# WHAT IS REQUIRED:
Write out the material below again, unchanged.

# STORED DATA:
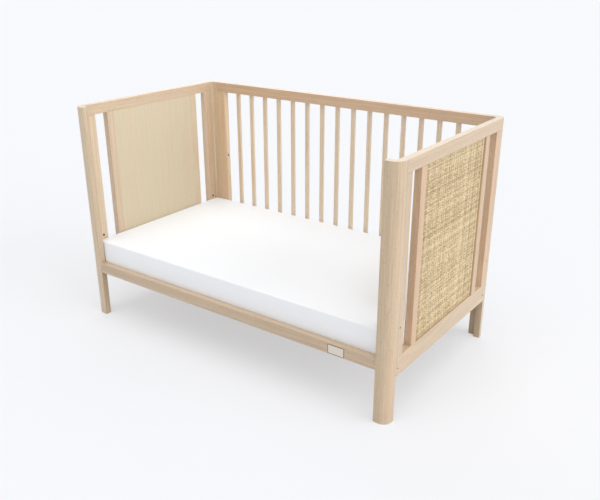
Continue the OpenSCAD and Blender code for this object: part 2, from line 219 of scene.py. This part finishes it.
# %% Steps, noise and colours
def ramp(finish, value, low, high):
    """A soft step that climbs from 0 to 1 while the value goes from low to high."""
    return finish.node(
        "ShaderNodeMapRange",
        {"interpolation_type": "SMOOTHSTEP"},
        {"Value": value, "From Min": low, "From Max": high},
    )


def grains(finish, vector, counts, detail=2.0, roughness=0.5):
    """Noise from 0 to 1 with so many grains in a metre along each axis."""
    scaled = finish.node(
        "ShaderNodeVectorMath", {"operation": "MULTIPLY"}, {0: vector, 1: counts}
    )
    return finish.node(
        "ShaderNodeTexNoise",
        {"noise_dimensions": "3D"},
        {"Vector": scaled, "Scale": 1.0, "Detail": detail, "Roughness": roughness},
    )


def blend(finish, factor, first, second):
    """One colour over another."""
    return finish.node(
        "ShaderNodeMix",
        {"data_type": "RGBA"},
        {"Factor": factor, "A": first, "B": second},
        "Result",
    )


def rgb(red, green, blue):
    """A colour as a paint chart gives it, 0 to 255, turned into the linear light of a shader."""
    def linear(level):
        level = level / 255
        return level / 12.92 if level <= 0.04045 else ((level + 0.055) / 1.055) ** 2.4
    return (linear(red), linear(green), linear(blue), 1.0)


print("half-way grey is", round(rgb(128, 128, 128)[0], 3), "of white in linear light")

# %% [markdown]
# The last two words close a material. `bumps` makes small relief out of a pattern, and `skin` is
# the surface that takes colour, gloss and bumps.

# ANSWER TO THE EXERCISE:
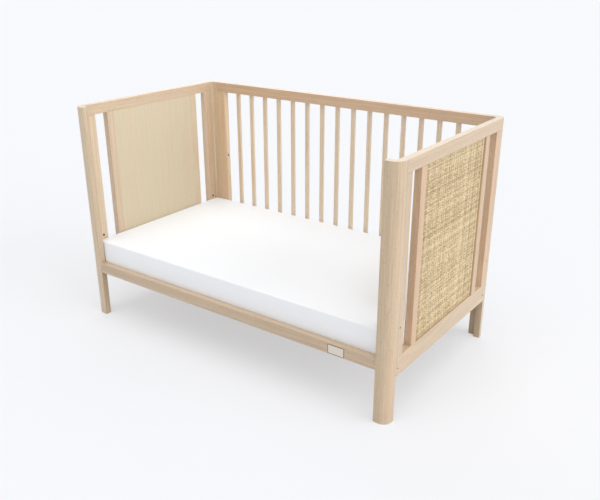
Continue the OpenSCAD and Blender code for this object: part 2, from line 219 of scene.py. This part finishes it.
# %% Steps, noise and colours
def ramp(finish, value, low, high):
    """A soft step that climbs from 0 to 1 while the value goes from low to high."""
    return finish.node(
        "ShaderNodeMapRange",
        {"interpolation_type": "SMOOTHSTEP"},
        {"Value": value, "From Min": low, "From Max": high},
    )


def grains(finish, vector, counts, detail=2.0, roughness=0.5):
    """Noise from 0 to 1 with so many grains in a metre along each axis."""
    scaled = finish.node(
        "ShaderNodeVectorMath", {"operation": "MULTIPLY"}, {0: vector, 1: counts}
    )
    return finish.node(
        "ShaderNodeTexNoise",
        {"noise_dimensions": "3D"},
        {"Vector": scaled, "Scale": 1.0, "Detail": detail, "Roughness": roughness},
    )


def blend(finish, factor, first, second):
    """One colour over another."""
    return finish.node(
        "ShaderNodeMix",
        {"data_type": "RGBA"},
        {"Factor": factor, "A": first, "B": second},
        "Result",
    )


def rgb(red, green, blue):
    """A colour as a paint chart gives it, 0 to 255, turned into the linear light of a shader."""
    def linear(level):
        level = level / 255
        return level / 12.92 if level <= 0.04045 else ((level + 0.055) / 1.055) ** 2.4
    return (linear(red), linear(green), linear(blue), 1.0)


print("half-way grey is", round(rgb(128, 128, 128)[0], 3), "of white in linear light")

# %% [markdown]
# The last two words close a material. `bumps` makes small relief out of a pattern, and `skin` is
# the surface that takes colour, gloss and bumps.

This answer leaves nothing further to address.